▶ WHAT IS EXPECTED: Write out exactly the lines below that run from the one containing "# Check every" through the one containing "record = json.load(file)", both included, with no other lines.
-.-.-
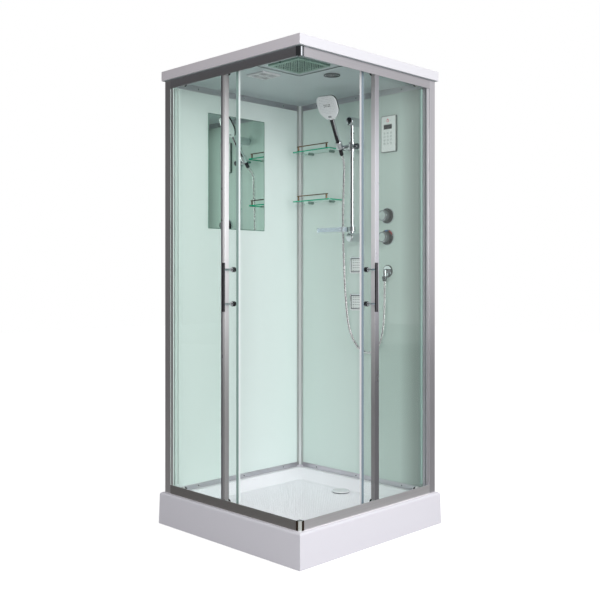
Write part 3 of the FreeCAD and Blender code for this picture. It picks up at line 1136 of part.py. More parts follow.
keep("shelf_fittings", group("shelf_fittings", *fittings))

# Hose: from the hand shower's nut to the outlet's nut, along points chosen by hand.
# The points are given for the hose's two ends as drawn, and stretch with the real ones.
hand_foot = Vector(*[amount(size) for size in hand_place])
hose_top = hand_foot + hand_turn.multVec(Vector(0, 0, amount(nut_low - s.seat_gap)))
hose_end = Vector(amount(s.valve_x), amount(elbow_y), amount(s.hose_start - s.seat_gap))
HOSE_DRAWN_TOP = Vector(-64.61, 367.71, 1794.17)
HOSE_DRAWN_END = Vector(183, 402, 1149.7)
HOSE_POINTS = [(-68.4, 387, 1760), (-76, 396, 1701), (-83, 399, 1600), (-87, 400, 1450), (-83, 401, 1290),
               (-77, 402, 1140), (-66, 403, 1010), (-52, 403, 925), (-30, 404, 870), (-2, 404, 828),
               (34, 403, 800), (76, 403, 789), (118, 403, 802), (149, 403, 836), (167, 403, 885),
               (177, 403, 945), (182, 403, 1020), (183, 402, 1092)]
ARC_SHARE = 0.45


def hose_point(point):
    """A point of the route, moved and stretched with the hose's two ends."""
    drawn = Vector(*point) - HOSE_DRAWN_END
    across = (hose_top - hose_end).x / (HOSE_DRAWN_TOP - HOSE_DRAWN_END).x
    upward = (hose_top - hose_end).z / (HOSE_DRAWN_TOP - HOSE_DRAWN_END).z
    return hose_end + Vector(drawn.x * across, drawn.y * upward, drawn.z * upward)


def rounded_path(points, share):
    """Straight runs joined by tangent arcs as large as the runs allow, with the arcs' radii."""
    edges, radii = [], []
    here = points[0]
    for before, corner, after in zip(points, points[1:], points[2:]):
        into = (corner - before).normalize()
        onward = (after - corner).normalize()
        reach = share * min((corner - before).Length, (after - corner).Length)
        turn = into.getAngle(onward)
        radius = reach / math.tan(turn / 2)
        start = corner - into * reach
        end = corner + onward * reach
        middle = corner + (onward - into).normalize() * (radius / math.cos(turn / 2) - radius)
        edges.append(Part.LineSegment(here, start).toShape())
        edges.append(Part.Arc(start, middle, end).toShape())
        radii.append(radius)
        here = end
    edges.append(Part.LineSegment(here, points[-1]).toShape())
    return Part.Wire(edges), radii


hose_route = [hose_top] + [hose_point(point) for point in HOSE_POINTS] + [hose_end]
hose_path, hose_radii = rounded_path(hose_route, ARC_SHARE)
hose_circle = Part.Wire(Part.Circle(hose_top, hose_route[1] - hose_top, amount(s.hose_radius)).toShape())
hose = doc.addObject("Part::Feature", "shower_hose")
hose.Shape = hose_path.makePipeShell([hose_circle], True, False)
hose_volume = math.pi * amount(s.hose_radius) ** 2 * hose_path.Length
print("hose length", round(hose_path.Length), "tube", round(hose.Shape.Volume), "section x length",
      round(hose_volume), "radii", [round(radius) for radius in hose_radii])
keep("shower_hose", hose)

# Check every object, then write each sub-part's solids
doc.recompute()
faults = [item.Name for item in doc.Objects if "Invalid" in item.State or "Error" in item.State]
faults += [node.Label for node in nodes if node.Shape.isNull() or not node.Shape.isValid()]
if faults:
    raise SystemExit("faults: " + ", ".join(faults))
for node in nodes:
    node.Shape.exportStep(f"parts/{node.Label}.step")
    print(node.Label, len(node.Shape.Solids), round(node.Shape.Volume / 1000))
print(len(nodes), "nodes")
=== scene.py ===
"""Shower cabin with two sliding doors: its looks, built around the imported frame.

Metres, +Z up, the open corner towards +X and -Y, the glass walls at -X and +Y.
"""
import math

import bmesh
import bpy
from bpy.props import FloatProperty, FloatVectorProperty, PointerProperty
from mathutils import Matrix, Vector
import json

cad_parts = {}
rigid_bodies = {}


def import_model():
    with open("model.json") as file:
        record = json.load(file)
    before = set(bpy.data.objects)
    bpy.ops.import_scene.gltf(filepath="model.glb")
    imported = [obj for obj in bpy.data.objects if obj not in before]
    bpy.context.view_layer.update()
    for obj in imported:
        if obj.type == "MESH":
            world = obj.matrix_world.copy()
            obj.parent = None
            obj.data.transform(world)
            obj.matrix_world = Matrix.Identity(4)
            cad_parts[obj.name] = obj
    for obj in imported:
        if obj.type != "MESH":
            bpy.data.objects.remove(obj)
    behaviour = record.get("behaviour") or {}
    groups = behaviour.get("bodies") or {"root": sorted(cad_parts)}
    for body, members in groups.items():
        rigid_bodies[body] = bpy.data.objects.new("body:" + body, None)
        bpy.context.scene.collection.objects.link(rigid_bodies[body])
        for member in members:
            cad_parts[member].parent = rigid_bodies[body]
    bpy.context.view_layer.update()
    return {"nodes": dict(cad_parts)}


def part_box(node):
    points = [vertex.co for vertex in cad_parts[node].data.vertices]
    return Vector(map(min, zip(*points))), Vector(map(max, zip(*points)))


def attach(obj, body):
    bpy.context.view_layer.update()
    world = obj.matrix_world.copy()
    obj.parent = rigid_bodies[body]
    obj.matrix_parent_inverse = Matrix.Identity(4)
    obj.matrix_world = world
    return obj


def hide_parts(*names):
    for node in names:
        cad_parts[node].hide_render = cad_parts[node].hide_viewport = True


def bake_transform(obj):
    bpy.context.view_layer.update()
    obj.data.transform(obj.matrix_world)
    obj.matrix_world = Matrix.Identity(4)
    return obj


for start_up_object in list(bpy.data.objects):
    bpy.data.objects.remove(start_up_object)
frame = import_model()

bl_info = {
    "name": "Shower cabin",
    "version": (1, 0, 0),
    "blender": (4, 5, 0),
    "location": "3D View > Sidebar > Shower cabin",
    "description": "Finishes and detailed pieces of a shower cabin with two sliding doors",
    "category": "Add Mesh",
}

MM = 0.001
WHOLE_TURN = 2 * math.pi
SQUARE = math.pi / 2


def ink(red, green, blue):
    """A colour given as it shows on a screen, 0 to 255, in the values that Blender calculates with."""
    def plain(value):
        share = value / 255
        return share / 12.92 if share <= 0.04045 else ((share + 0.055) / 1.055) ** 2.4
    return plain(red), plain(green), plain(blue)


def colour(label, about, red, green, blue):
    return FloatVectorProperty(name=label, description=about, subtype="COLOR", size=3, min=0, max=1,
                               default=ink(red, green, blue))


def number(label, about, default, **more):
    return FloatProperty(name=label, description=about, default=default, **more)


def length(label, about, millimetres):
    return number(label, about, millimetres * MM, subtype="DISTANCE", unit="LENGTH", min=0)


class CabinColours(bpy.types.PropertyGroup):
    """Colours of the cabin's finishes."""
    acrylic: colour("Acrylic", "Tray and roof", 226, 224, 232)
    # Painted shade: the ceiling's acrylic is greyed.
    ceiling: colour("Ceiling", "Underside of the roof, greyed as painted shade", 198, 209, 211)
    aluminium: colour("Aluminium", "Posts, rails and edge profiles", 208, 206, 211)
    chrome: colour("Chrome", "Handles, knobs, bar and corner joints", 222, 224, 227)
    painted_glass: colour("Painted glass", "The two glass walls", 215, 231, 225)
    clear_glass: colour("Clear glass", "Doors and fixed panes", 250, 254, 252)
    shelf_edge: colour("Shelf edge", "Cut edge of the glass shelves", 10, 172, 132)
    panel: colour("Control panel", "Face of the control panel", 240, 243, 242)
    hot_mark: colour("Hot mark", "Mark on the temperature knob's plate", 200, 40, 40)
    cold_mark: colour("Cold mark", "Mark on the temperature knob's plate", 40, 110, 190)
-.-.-
▶ TASK SOLUTION:
# Check every object, then write each sub-part's solids
doc.recompute()
faults = [item.Name for item in doc.Objects if "Invalid" in item.State or "Error" in item.State]
faults += [node.Label for node in nodes if node.Shape.isNull() or not node.Shape.isValid()]
if faults:
    raise SystemExit("faults: " + ", ".join(faults))
for node in nodes:
    node.Shape.exportStep(f"parts/{node.Label}.step")
    print(node.Label, len(node.Shape.Solids), round(node.Shape.Volume / 1000))
print(len(nodes), "nodes")
=== scene.py ===
"""Shower cabin with two sliding doors: its looks, built around the imported frame.

Metres, +Z up, the open corner towards +X and -Y, the glass walls at -X and +Y.
"""
import math

import bmesh
import bpy
from bpy.props import FloatProperty, FloatVectorProperty, PointerProperty
from mathutils import Matrix, Vector
import json

cad_parts = {}
rigid_bodies = {}


def import_model():
    with open("model.json") as file:
        record = json.load(file)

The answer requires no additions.